Lots of times, with header sizes and door companies and ease of
installation, I have the door pre-made to fit............Makes life
easier..........
jloomis
"Dennis" <webmaster@npcc.net> wrote in message
news:OKG3j.19117$Mg1.178@trndny03...
> Excellent description.
>
> What I found in my own case wasn't that there was a problem with the
> width, it was the new doors where a little higher. That's where the real
> problems came into play. The header need to be sawed to remove around 1/2"
> (over 3/4" in the garage). Fairly easy on wood, but could present much
> more problems in masonry for the average homeowner. Reason I advised
> getting the door specs prior to buying is because doors today seem a
> little higher than those sold a few decades ago.
>
> BTW, I prefer foam for all caulking needs.
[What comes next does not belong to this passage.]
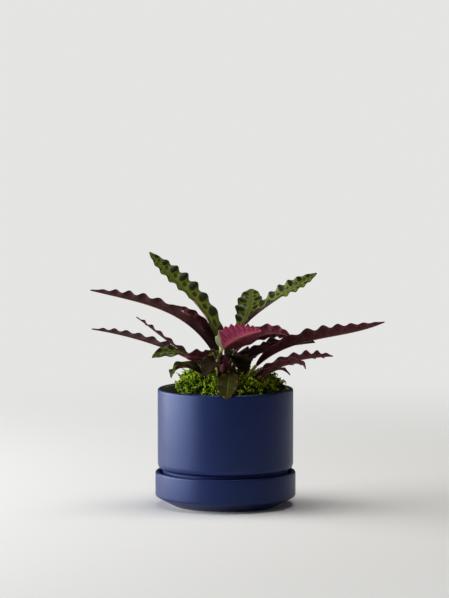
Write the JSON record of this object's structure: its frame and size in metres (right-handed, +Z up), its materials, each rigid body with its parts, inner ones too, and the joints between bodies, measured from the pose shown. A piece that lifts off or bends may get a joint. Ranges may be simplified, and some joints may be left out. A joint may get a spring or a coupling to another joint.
{
  "type": "potted rattlesnake plant",
  "caption": "Low houseplant with wavy-edged lance-shaped leaves above green moss, in a straight round stoneware pot on a matching drip saucer.",
  "frame": {"origin": "centre of the saucer's underside, on the surface it stands on", "axes": "+Z up, -Y towards the viewer of the picture, +X to the viewer's right; the longest leaves reach along X"},
  "size_m": [0.3284, 0.1975, 0.2813],
  "materials": {
    "saucer_stoneware": "matte navy stoneware, bare clay-coloured foot",
    "pot_stoneware": "matte navy stoneware",
    "soil": "crumbly dark potting mix",
    "moss": "bright green curly preserved moss",
    "stalk": "smooth pale green-brown leaf stalks",
    "leaf": "satin leaf, green with dark blotches above and burgundy below"
  },
  "bodies": {
    "root": {"saucer": "saucer_stoneware", "pot": "pot_stoneware", "soil": "soil", "moss": "moss", "stalks": "stalk", "leaf_upper_left": "leaf", "leaf_left": "leaf", "leaf_left_edge_on": "leaf", "leaf_low_left": "leaf", "leaf_front_left": "leaf", "leaf_over_moss_left": "leaf", "leaf_dark_left": "leaf", "leaf_left_inner": "leaf", "leaf_top": "leaf", "leaf_upper_right": "leaf", "leaf_front_centre": "leaf", "leaf_right_inner": "leaf", "leaf_right": "leaf", "leaf_back_right": "leaf", "leaf_low_right": "leaf", "leaf_front_right": "leaf", "leaf_hook": "leaf", "leaf_spear": "leaf", "leaf_over_rim": "leaf", "leaf_dark_inner": "leaf", "leaf_dark_centre": "leaf", "leaf_back_left": "leaf", "leaf_back": "leaf"}
  },
  "joints": []
}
Only $5 can at Menards (might
> even be cheaper other places), and one can goes a long way.
>
> "jloomis" <jloomis@ocean.net> wrote in message
> news:fiikse025j3@news4.newsguy.com...
>
>
| |
| Buck Turgidson 2007-12-02, 9:25 am |
| I've installed 3 doors in masonry openings in my home. I don't know about
your specific case, but you may need to frame it out with PT wood.
The mortar around the stone may be too soft to hold anchors, so consider
buying an impact drill and drilling into the stone, and use Tapcons.
| |
| Dennis 2007-12-04, 8:26 pm |
| Don't you think you might end up having problems when using pressure treated
lumber in direct contact with aluminum (or steel) door framing?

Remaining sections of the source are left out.